L’Etat quant à lui, cherche à apporter une touche moderne en formalisant cette activité. Il a ainsi été créé une application dénommée “DOSIApp“ pour permettre aux Zémidjans de s’enregistrer et de formaliser ainsi leur service.

Toutefois, chercher à formaliser ce secteur et à le rendre professionnel n’est pas la solution adéquate. La structuration de l’activité des taxis-motos est une solution pour le moins fugace. Et cela s’explique par le fait que de nombreux hauts responsables et des autorités cherchent à profiter de la situation en investissant considérablement dans des sociétés offrant des services de taxi-moto. De plus, l’engouement des autorités autour du métier précaire de taxi-moto traduit leur désir de maintenir cette jeunesse désœuvrée sous contrôle pour éviter la grogne sociale. Pourtant, la frustration est énorme. Les jeunes exercent cette activité parce qu’ils sont contraints de le faire pour survivre.

D’ailleurs, certains pays ont compris la nécessité de mettre un terme à cette activité. C’est le cas de la Côte d’Ivoire où le service de taxi-moto est légalement interdit pour la sécurité des citoyens. Aussi, des opérations de mise en fourrière sont-ils régulièrement organisée pour dissuader les conducteurs qui persistent dans cette activité.

S’appesantir sur les moyens à mettre en œuvre pour réglementer et professionnaliser cette activité éphémère est donc une solution inefficace sur le long terme. Il serait sans aucun doute plus utile de mettre un accent particulier sur une solution pérenne, notamment la structuration du secteur des transports en commun. Et cela pour plusieurs raisons évidentes. Dans les prochaines décennies, l’on s’attend à voir naitre des chaînes de transport public moderne et des réseaux de bus urbain. De plus, le renouvellement du réseau routier avec la construction de grandes autoroutes somptueuses ne laissera pas de place aux engins à deux roues.

Que deviendront alors les milliers de jeunes diplômés ou non, qui s’engouffrent dans cette activité sans avenir ? Assurément, les enjeux sont d’autres ordres. Repenser le système éducatif, mettre un accent particulier sur l’entrepreneuriat notamment dans le domaine agricole peut être la réponse idéale au chômage et au sous-emploi ; ou du moins, c’est ce que laissent penser certains pays africains comme le Rwanda.

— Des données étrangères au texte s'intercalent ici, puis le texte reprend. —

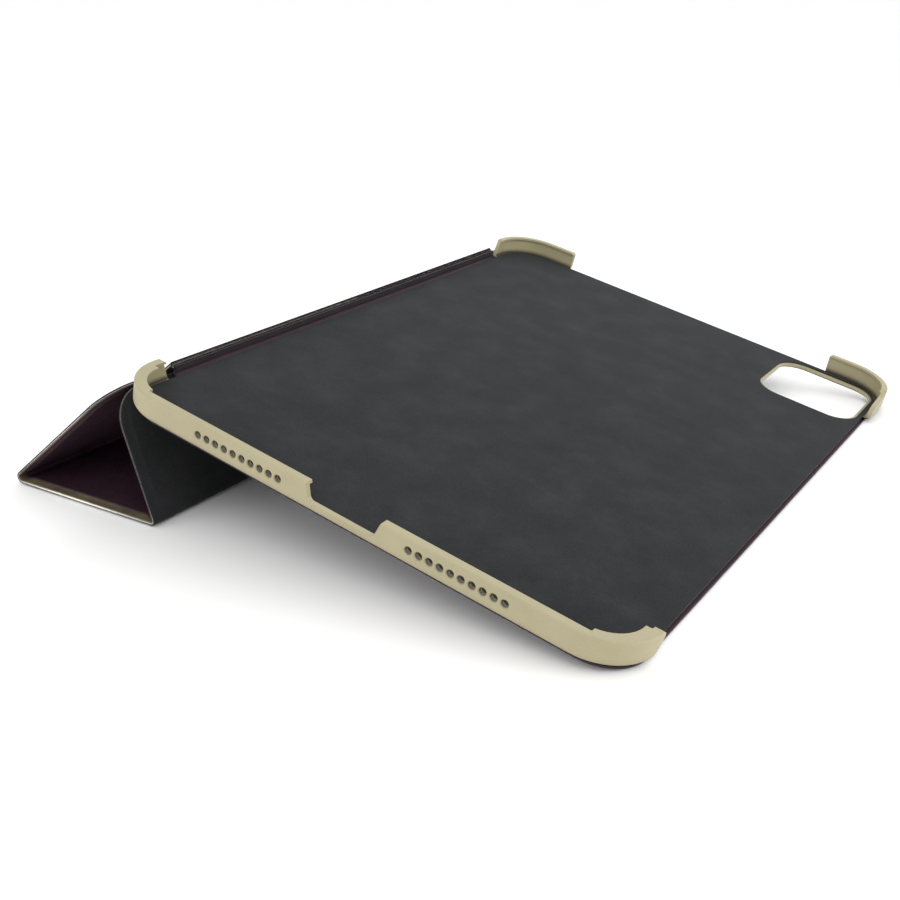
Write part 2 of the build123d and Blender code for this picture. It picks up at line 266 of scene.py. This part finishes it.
def microfibre_material():
    """Charcoal microfibre: a short brushed nap with soft mottling."""
    material, tree, shader, where = new_material("charcoal_microfibre")
    cloud = noise_node(tree, where, scale=70, detail=5, roughness=0.6)
    strands = tree.nodes.new("ShaderNodeMapping")
    strands.inputs["Scale"].default_value = (1.0, 0.25, 1.0)
    tree.links.new(where, strands.inputs["Vector"])
    nap = noise_node(tree, strands.outputs["Vector"], scale=5200, detail=4, roughness=0.7)
    body = ramp(tree, cloud, [(0.30, srgb(25, 26, 27)), (0.5, srgb(34, 35, 36)),
                              (0.72, srgb(46, 46, 48))])
    fibres = ramp(tree, nap, [(0.3, srgb(17, 17, 18)), (0.7, srgb(62, 63, 64))])
    body = mix(tree, NAP_SHARE, body, fibres)
    tree.links.new(body, shader.inputs["Base Color"])
    shader.inputs["Roughness"].default_value = 0.95
    shader.inputs["Specular IOR Level"].default_value = 0.15
    shader.inputs["Sheen Weight"].default_value = 0.22
    shader.inputs["Sheen Roughness"].default_value = 0.45
    shader.inputs["Sheen Tint"].default_value = (*srgb(150, 152, 156), 1)
    bumps(tree, shader, [(nap, 0.00012, 0.6), (cloud, 0.00010, 0.15)])
    return material


def backing_material():
    """Pale woven backing, seen only along the cut edges."""
    material, tree, shader, where = new_material("pale_backing")
    threads = noise_node(tree, where, scale=2200, detail=3)
    body = ramp(tree, threads, [(0.3, srgb(150, 146, 138)), (0.7, srgb(200, 196, 188))])
    tree.links.new(body, shader.inputs["Base Color"])
    shader.inputs["Roughness"].default_value = 0.9
    bumps(tree, shader, [(threads, 0.00008, 0.5)])
    return material


def magnet_material():
    """Nickel plate with fine brushing."""
    material, tree, shader, where = new_material("nickel_plate")
    brushing = noise_node(tree, where, scale=1800, detail=3)
    body = ramp(tree, brushing, [(0.3, srgb(168, 168, 166)), (0.7, srgb(205, 205, 202))])
    tree.links.new(body, shader.inputs["Base Color"])
    shader.inputs["Metallic"].default_value = 1.0
    tree.links.new(spread(tree, brushing, low=0.24, high=0.36), shader.inputs["Roughness"])
    return material


KHAKI = hard_shell_material()
LEATHER = leather_material()
MICROFIBRE = microfibre_material()
BACKING = backing_material()
NICKEL = magnet_material()


def paint(node, material):
    """Gives a CAD node a material."""
    data = frame["nodes"][node].data
    data.materials.clear()
    data.materials.append(material)


# ---- the cover's sheets -------------------------------------------------------------------------
# A sheet is a row of stations along its section. Each station has a middle point, the direction
# that its lining side faces, its half length along Y, how far it is from the sheet's free end, how
# much of the board's thickness it has, from 0 to 1, half the backing's thickness, and how strong
# the painted sheen on its hem is. INSETS places the columns near a sheet's long edges,
# FREE_END_STEPS the stations near its free end.
INSETS = (0.0, 0.03, 0.1, 0.18, 0.28, 0.6, 1.6, 2.6, 3.0, 3.4, 3.8, 4.2, 4.8, 6.5, 10.0, 16.0, 24.0)
MIDDLE_COLUMNS = 26
FREE_END_STEPS = (0.0, 0.03, 0.1, 0.18, 0.28, 0.6, 1.1, 1.7, 2.3, 2.8, 3.2, 3.6, 4.0, 4.4, 5.0, 6.0,
                  7.5, 9.5, 12.0, 15.0)
ALONG_STEP = 4.5              # between stations, away from the ends
FOLD_STEP = 0.35              # the same near a fold
NO_FREE_END = 1000.0          # the distance given to a station that is nowhere near a free end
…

Ce pays est un exemple réel de modernisation. Depuis quelques années, les pistes poussiéreuses des villes rwandaises font place à de grandes artères et à de nouvelles autoroutes. L’entrepreneuriat est mis au centre du système éducatif et les jeunes sont incités à laisser libre cours à leur esprit créatif.

Les autorités togolaises devraient s’inspirer de tels exemples et soutenir les jeunes dans la création d’emplois durables.